Рахели с закушенной губой, вода, закипающая в посудине с инструментами… В Ярославе как раз и была эта властная мягкость воды — воды, что поглощает металл и закаляет его собой до хирургически чистого состояния.

— Во имя Отца, и Сына, и Святого Духа… Аминь.

Папу — вот кого он ему напоминал. Папу, от которого не было вестей с сорок четвертого — с тех пор, как их с мамой, после второго прихода Советов, забрали в эшелон. «Истинно говорю вам, что всякий, кто оставит домы, или братьев, или сестер, или отца, или мать, или жену, или детей, или земли, ради имени Моего, получит во сто крат…» Во сто крат, воистину так: ибо не встречал еще дома, где бы нас не приняли как родных, и братьев и сестер у меня тысячи и тысячи, по всей Украине, и кто из нас не закроет собой брата своего?.. А какая славная была у Романа улыбка — сдержанная, будто лицо постепенно оттаивало… Отвернувшись в тень, Адриан разом допил из чашки остаток сдобренного спиртом узвара: пусть думают, что его глаза увлажнились от отвычного алкогольного духа.

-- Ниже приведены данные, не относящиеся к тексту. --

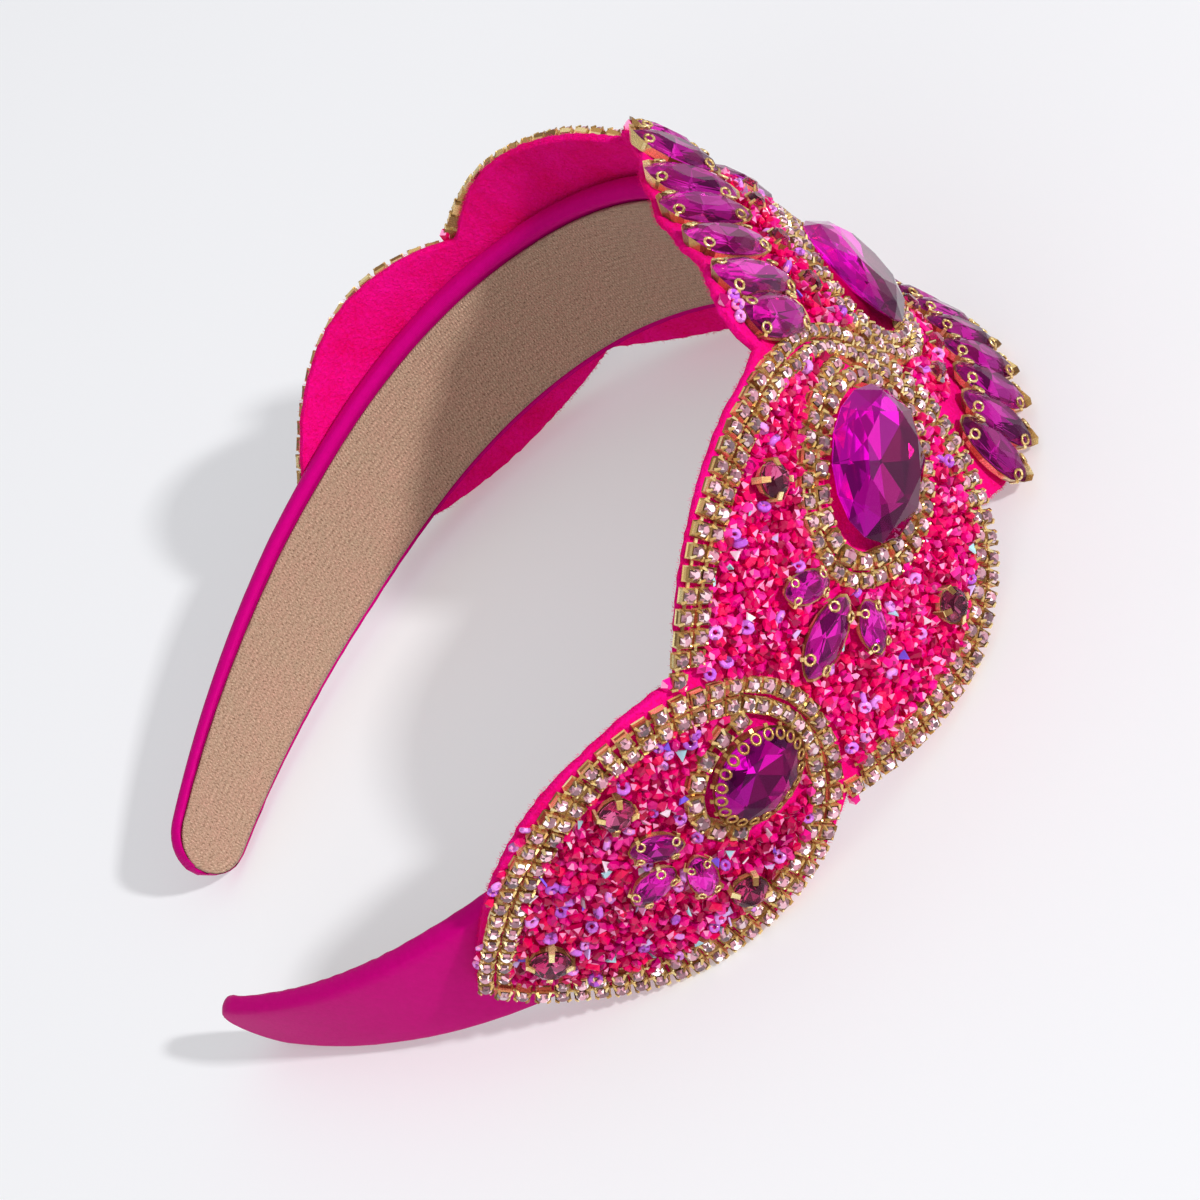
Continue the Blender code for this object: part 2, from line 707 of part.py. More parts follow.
def make_centre_beds():
    ring = 0.5 * CHAIN_DIAMETER + SEAM_GAP + CHAIN_ROW_GAP
    for tag, across in (("front", -1.0), ("back", 1.0)):
        angles = sorted(across * angle for angle in CENTRE_BED_ANGLES)
        inner = sorted(ellipse_route(CENTRE_RING_INNER, *angles, 10, grow=ring))
        outer = [(s, across * f) for s, f in CENTRE_BED_EDGE]
        outer = outer + [(-s, f) for s, f in reversed(outer[:-1])]
        name = "centre_beads_" + tag
        bed = add_object(name, flat_body(inner + outer, SEAM_GAP, BED_TOP, name), beads())
        stones = []
        for side in (1.0, -1.0):
            for s, f, angle in BAGUETTES:
                outline = oval_outline(0.5 * BAGUETTE_SIZE[0], 0.5 * BAGUETTE_SIZE[1], 8, 0.5)
                mesh = stone_mesh(name + "_stone", outline, BAGUETTE_HEIGHTS, 0.6, ())
                turned = -side * across * angle
                place = (side * s, across * f, turned, BED_TOP)
                stones.append(place_stone(name + "_stone", mesh, *place, mauve()))
        union(bed, stones)


def lay_down():
    """Turn the headband about X until it rests on its lowest edges, and stand it on Z = 0."""
    bpy.context.view_layer.update()
    depsgraph = bpy.context.evaluated_depsgraph_get()
    points = []
    for item in bpy.data.collections["headband"].objects:
        if item.type in {"MESH", "CURVE"}:
            shape = item.evaluated_get(depsgraph).to_mesh()
            points += [item.matrix_world @ vert.co for vert in shape.vertices]
            item.evaluated_get(depsgraph).to_mesh_clear()
    tilt = rest_tilt([(point.y, point.z) for point in points])
    turn = Euler((tilt, 0.0, 0.0)).to_matrix()
    turned = [turn @ point for point in points]
    low = [min(point[axis] for point in turned) for axis in range(3)]
    high = [max(point[axis] for point in turned) for axis in range(3)]
    root = bpy.data.objects.new("headband_root", None)
    root.rotation_euler = (tilt, 0.0, 0.0)
    root.location = (-0.5 * (low[0] + high[0]), -0.5 * (low[1] + high[1]), -low[2])
    bpy.data.collections["headband"].objects.link(root)
    for item in bpy.data.collections["headband"].objects:
        if item is not root:
            item.parent = root
    for item in bpy.data.collections["cutters"].objects:
        item.parent = root


def rest_tilt(points):
    """Angle that brings the lowest hull edge under the middle of the part onto the horizontal."""
    middle = sum(point[0] for point in points) / len(points)
    lower = []
    for point in sorted(points):
        while len(lower) > 1 and (
            (lower[-1][0] - lower[-2][0]) * (point[1] - lower[-2][1])
            <= (lower[-1][1] - lower[-2][1]) * (point[0] - lower[-2][0])
        ):
            lower.pop()
        lower.append(point)
    for one, two in zip(lower, lower[1:]):
        if one[0] <= middle <= two[0]:
            return -math.atan2(two[1] - one[1], two[0] - one[0])
    return 0.0


def main():
    for item in list(bpy.data.objects):
        bpy.data.objects.remove(item, do_unlink=True)
    for name in ("headband", "cutters"):
        bpy.context.scene.collection.children.link(bpy.data.collections.new(name))
    make_lining()
    make_band()
    make_felt()
    make_chains()
    make_big_stones()
    make_fan()
    make_chatons()
    make_petals()
    make_beds()
    make_centre_beds()
    lay_down()


main()
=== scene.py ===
import math
import random

import bmesh
import bpy
import numpy as np
from mathutils import Matrix, Vector


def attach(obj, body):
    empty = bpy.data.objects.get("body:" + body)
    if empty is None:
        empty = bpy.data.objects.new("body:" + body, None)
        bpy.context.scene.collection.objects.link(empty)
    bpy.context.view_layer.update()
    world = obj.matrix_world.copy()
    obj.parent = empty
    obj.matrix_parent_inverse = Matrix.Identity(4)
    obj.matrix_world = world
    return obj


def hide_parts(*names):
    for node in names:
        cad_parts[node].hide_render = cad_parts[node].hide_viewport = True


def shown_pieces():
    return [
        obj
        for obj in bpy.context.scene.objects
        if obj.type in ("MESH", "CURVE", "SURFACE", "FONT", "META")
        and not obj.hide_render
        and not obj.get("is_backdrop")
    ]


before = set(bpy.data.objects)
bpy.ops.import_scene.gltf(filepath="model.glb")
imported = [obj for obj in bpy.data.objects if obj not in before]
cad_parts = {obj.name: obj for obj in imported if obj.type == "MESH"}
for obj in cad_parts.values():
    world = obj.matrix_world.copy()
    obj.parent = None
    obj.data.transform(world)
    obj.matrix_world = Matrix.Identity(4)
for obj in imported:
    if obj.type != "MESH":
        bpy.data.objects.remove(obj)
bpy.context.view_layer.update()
dice = random.Random(11)
numberDice = np.random.default_rng(11)
bothSides = (("_right", 1.0), ("_left", -1.0))

# The ornament is laid out flat in millimetres: s along the band from the crown to a tip, f across it
# (minus is the front edge), u above the felt. The head curve bends it, and layDown puts it on the floor.
headCurve = {
    "arcs": ((45.0, 63.9), (80.0, 70.8), (83.5, 135.2)),  # length and radius, from the crown to a tip
    "halfLength": 208.5,
    "tilt": 0.1766919642686844,
    "location": (0.0, 0.0702187567949295, 0.03606772422790527),
}
layDown = Matrix.Translation(headCurve["location"]) @ Matrix.Rotation(headCurve["tilt"], 4, "X")
toMetres = Matrix.Scale(0.001, 4)
aboveFloor = 0.00004    # no point lies lower than this, in metres

feltSheet = {
    "thickness": 1.5,
    "gap": 0.3,             # between the band and the felt
    "halfWidths": (         # s, front, back
        (0, 35.8, 37.7), (5.6, 35.0, 37.2), (11.4, 35.9, 37.6), (17.4, 35.2, 36.4), (23, 36.3, 35.2),
        (27, 36.2, 32.2), (29.6, 35.2, 29.8), (31.6, 32.8, 28.2), (32.2, 31, 27.6), (32.8, 27.7, 26.6),
        (38, 29, 28.4), (45, 31.6, 31.2), (51, 32.5, 31.9), (57, 32.5, 32), (62, 31.6, 31.1),
        (67, 30.2, 29.6), (72, 28, 27.6), (76, 25.6, 25.2), (80, 22.6, 22.4), (83, 20.2, 20),
        (87, 22.3, 21.4), (92, 24.3, 22.8), (98, 25.6, 23.7), (104, 26.3, 24), (109, 25.9, 23.7),
        (114, 24.6, 22.8), (120, 22, 20.8), (126, 18.6, 18), (132, 14, 14), (138, 8.8, 9.2),
        (143, 3.8, 4.4), (145.5, 0.9, 0.9),
    ),
    "notch": (31.6, 32.2, 32.8),    # stations in the corner between the crown and a lobe
    "leftTrim": (           # s, how much narrower the front is on the left
        (12, 0), (20, 1.2), (28, 3.6), (31.6, 2.6), (32.8, 0), (38, 0.7), (45, 1.5), (52, 1.6), (58, 1.2),
        (65, 0.4), (72, 0),
    ),
    "backRise": 3.0, "riseStart": 14.0, "riseReach": 23.0,
    "droop": 10.6, "droopStart": 12.0, "droopReach": 26.0, "droopPower": 1.5, "droopHalf": 34.0,
    "ripple": 0.10, "rough": 0.06, "bulge": 0.3, "pointsAcross": 34,
    "fibres": 9000, "fibreLength": (0.25, 0.7), "fibreWidth": 0.08,
    "fibreOut": 0.12,       # how far outside the cut edge a fibre starts
    "fibreFloor": 0.0012,   # no fibre starts lower than this, in metres
}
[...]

— Помолитесь за моих родителей, отче… За Михайлу и Гортензию…

Услышав, что отец Адриана был священником, Ярослав просиял, как ребенок, — даже морщинки на лице разгладились. Стал горячо заверять, что папе Адриана выпала от Бога великая милость: нести мирянам духовное утешение при самых тяжких испытаниях — в эшелоне, в тюрьме, в ссылке, — не каждого пастыря признает Бог достойным такого служения; много в эти времена званых, но избранных, как всегда, мало… Что-то личное чувствовалось в его словах, какая-то собственная затаенная боль. Адриан еще подумал, не попросить ли его отслужить молебен также и за здоровье Олены, но почему-то не посмел — не отважился выговорить это имя, словно боялся, что, затерявшись, как в толпе, в длинном списке неведомых Марий, Васылей, Юрков и Стефанов, оно, вместе с отдельностью, утратит и неуязвимость, подпадет под законы их смертности… Ярослав ушел под дождь первым, отказавшись от предложенной врачом плащ-палатки: «Вам нужнее» — должен был зайти в лесничество — сообщить печальную новость, что операции уже не будет, — и лишь когда они остались одни, Орко, вместе с Рахелью сортировавший на разложенных бумажных клочках принесенные священником порошки, пояснил между делом:

— Знаете, наш отче сам просился в эшелон… Даже дважды. Не пустили его.